Turning to the domestic game, there is some action to look forward to this weekend in the amateur League of Women’s Hockey.  The second and final qualifying tournament of Group B — the Siberia-based group — will take place in Novosibirsk, with six teams involved.  Those clubs: Grizli-1 and Grizli-2 Novosibirsk, Sibirskie Khaski Novosibirsk, Kuznechanka Novokuznetsk, Sobol Irkutsk, and Yugorchanka Surgut.

At stake here is a ticket, and perhaps two of them, to the national amateur championship tournament this coming spring.  Grizli-1 currently hold top spot with a 5-0 record and ten points, looking to book a trip to the nationals for the third consecutive year.  Depending on how things go in other groups, the second-place team may also qualify for the national championship; Kuznechanka come into to this weekend holding onto that spot, with eight points and a four-point lead over a three-way tie for third.

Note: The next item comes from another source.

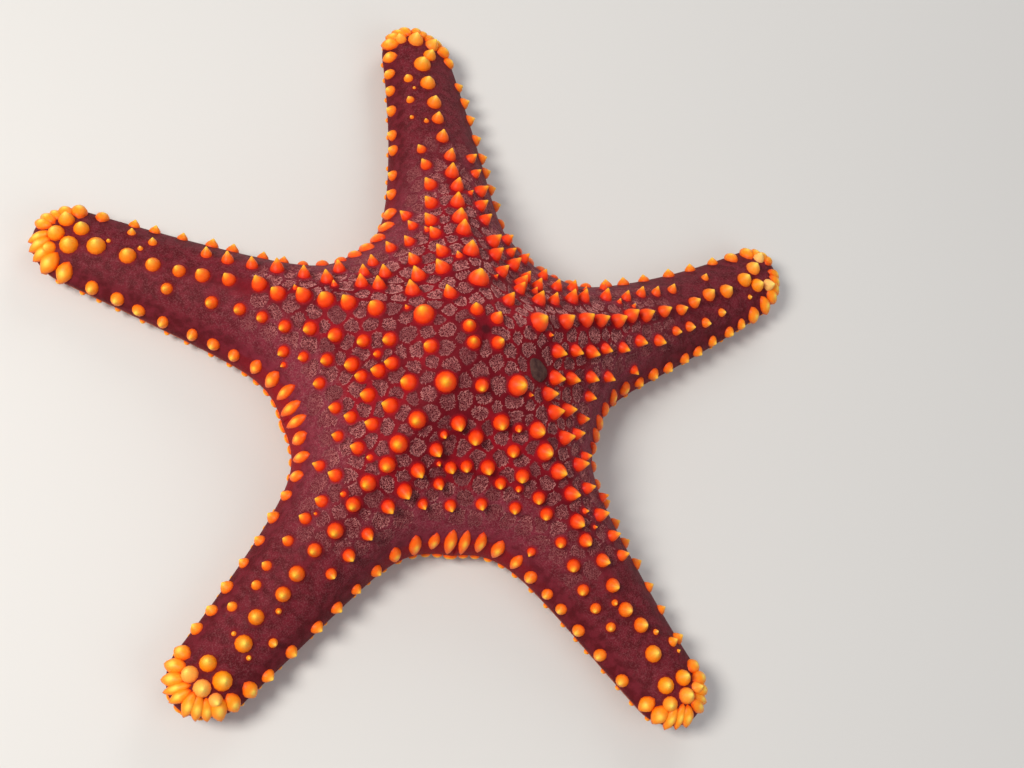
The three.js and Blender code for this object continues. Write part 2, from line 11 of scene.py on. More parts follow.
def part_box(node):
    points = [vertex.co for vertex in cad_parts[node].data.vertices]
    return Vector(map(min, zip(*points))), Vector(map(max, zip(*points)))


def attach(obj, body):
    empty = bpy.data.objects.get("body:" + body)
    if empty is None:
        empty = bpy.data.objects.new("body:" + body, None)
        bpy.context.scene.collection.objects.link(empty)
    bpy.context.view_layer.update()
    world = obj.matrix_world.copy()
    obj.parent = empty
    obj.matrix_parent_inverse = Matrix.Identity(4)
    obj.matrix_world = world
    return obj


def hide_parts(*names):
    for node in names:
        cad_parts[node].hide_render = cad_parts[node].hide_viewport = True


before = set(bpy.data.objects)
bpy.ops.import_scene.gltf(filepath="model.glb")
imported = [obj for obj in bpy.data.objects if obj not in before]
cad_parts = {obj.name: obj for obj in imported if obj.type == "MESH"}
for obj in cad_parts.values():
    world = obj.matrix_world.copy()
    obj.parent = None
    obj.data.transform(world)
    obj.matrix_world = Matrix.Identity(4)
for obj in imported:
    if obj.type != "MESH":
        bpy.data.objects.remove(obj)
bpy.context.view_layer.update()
MM = 0.001

# --- Camera ---
# A diver looks down at the star from arm's length, from beyond the two lower arms, so
# that the far flanks of the disc and arms fall away and the near ones are seen whole.
# The arms' lines meet a little off the middle of the disc's box.
DISC_OFFSET = (-0.103 * MM, 4.697 * MM)
CAMERA_BEARING, CAMERA_ELEVATION = radians(-126.9), radians(62.7)
CAMERA_DISTANCE = 461.6 * MM
CAMERA_AIM = (25.7 * MM, 4.9 * MM)
SENSOR_WIDTH, LENS, NEAR_LIMIT = 36, 44.5, 10 * MM

disc_low, disc_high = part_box("disc")
disc_x = (disc_low.x + disc_high.x) / 2 + DISC_OFFSET[0]
disc_y = (disc_low.y + disc_high.y) / 2 + DISC_OFFSET[1]


def placed(name, data):
    """A new object at the scene's origin."""
    thing = bpy.data.objects.new(name, data)
    bpy.context.scene.collection.objects.link(thing)
    return thing


camera_data = bpy.data.cameras.new("camera")
camera_data.lens = LENS
camera_data.sensor_width = SENSOR_WIDTH
camera_data.clip_start = NEAR_LIMIT
camera = placed("camera", camera_data)
back = Vector((cos(CAMERA_ELEVATION) * cos(CAMERA_BEARING),
               cos(CAMERA_ELEVATION) * sin(CAMERA_BEARING), sin(CAMERA_ELEVATION)))
right = Vector((0, 1, 0)).cross(back).normalized()
camera.matrix_world = Matrix((right, back.cross(right), back)).transposed().to_4x4()
camera.location = Vector((disc_x + CAMERA_AIM[0], disc_y + CAMERA_AIM[1], 0)) + back * CAMERA_DISTANCE
bpy.context.scene.camera = camera
bpy.context.scene.view_settings.view_transform = "Standard"

# --- Skin ---
# The star's living skin, drawn tight over a mesh of limy plates. It is one closed sheet:
# a high disc with five arms above, a flat grained sole with a furrow under each arm.
# Ridges between the plates stand up as a crimson net round soft, sunken fields.

# Sizes are in millimetres. Each arm: name, direction in degrees, length, swing of its
# tip, curl, breadth, and how far from the middle of the disc the notch on its left lies.
ARMS = (
    ("c", -52.6, 142.0, -0.8, 3.5, 0.94, 57.0),
    ("b", 20.8, 146.0, 12.0, 0.0, 0.98, 57.0),
    ("a", 93.4, 145.0, 10.0, 0.0, 0.98, 57.0),
    ("e", 166.0, 147.5, -1.5, 0.0, 0.97, 61.0),
    ("d", 236.7, 142.0, -4.2, 3.0, 0.94, 62.5),
)
_, DIRECTION, LENGTH, SWING, CURL, BREADTH, LEFT_NOTCH = zip(*ARMS)
BEARING = [radians(direction) for direction in DIRECTION]
SIDES = list(product(range(5), (-1, 1)))
NOTCH, NOTCH_STATION = 57.0, 0.4
BASE_HALF, MID_HALF, TIP_HALF = 24.0, 17.4, 12.6
TIP_LENGTH = 13.0
FLARE = 7.0
SWING_START, CURL_START = 50.0, 0.72
APEX, MARGIN = 55.2, 7.5
EDGE, UNDER_EDGE = 9.0, 5.0
# The height of an arm's ridge, and of its shoulders, by station: 0 at the middle of the
# disc, 0.4 level with the notches and 1 at the tip.
RIDGE = ((0, APEX), (0.12, 51.0), (0.25, 41.7), (0.42, 31.0), (0.58, 23.0), (0.75, 17.5), (0.9, 14.5),
         (1, 13.0))
SHOULDER = ((0, 17.7), (0.45, 16.3), (0.8, 12.7), (1, 11.2))
VALLEY_FALL = 1.6
DISC_SECTION, SHARP_RIDGE, ARM_SECTION = 0.35, 1.5, 1.7
FAN_SLOPE, FAN_BLEND, FAN_START, FAN_END = 0.56, 4.0, 4.0, (0.4, 0.6)
SOLE, SOLE_RISE = 0.5, 1.4
FLAT_HALF, FLAT_SLOPE = 7.2, 3.0
FURROW_HALF, FURROW_DEPTH, FURROW_TIP = 3.0, 4.4, 0.55
FURROW_WALL, FURROW_END = (1.15, 0.25), (4, 11)
MOUTH_RADIUS, MOUTH_DEPTH, MOUTH_WALL = 8.5, 6.0, (1.1, 0.35)
DISC_ROWS, ARM_ROWS, TIP_ROWS = 66, 80, 20
TOP_COLUMNS, UNDER_COLUMNS = 82, 34
MARGIN_POINTS, CHUNK = 61, 4000


def smooth(low, high, value):
    """A smooth step from 0 to 1 as the value goes from low to high."""
    f = np.clip((value - low) / (high - low), 0, 1)
    return f * f * (3 - 2 * f)


def curve_through(pairs, place):
    """The height at a place of the smooth curve through the pairs."""
    x, y = np.array(pairs, float).T
    slope = np.empty_like(y)
    slope[1:-1] = (y[2:] - y[:-2]) / (x[2:] - x[:-2])
    slope[0] = 0
    slope[-1] = (y[-1] - y[-2]) / (x[-1] - x[-2])
    i = np.clip(np.searchsorted(x, place, side="left") - 1, 0, len(x) - 2)
    span = x[i + 1] - x[i]
    f = np.clip((place - x[i]) / span, 0, 1)
    pull = (1 - f) * slope[i] - f * slope[i + 1]
    return y[i] + (y[i + 1] - y[i]) * f * f * (3 - 2 * f) + span * f * (1 - f) * pull


def half_gap(arm, side):
    """Half the angle between an arm and its neighbour to the left (1) or right (-1)."""
    return radians((DIRECTION[(arm + side) % 5] - DIRECTION[arm]) * side % 360 / 2)


def side_width(arm, share):
    bulge = MID_HALF - (BASE_HALF + TIP_HALF) / 2
    return BREADTH[arm] * (BASE_HALF + (TIP_HALF - BASE_HALF) * share + bulge * 4 * share * (1 - share))


def spread(out, across):
    return np.broadcast_arrays(np.asarray(out, float), np.asarray(across, float))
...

This weekend’s games will run Friday through Sunday, and we will have a full recap here next week!


Finally, a quick note from the Canadian Women’s Hockey League, where Russian forward Iya Gavrilova and her Calgary Inferno team-mates were in action this past weekend with a pair of games against the Toronto Fury.  It turned out to be a tough couple of days for the Inferno; after dropping Saturday’s opener 3-2 to the Fury, they were beaten again on Sunday, this time by 5-2.  Gavrilova picked up one assist in the two games (in the second, to be precise), and now has a season line of 6-7-13 in 18 games.


That’s about it for this time.  In next week’s women’s hockey update, we’ll update you on preparations for the Olympics, and recap the weekend’s amateur hockey tournament.  Plus anything else that might crop up in the meantime, of course.  Thank you for reading!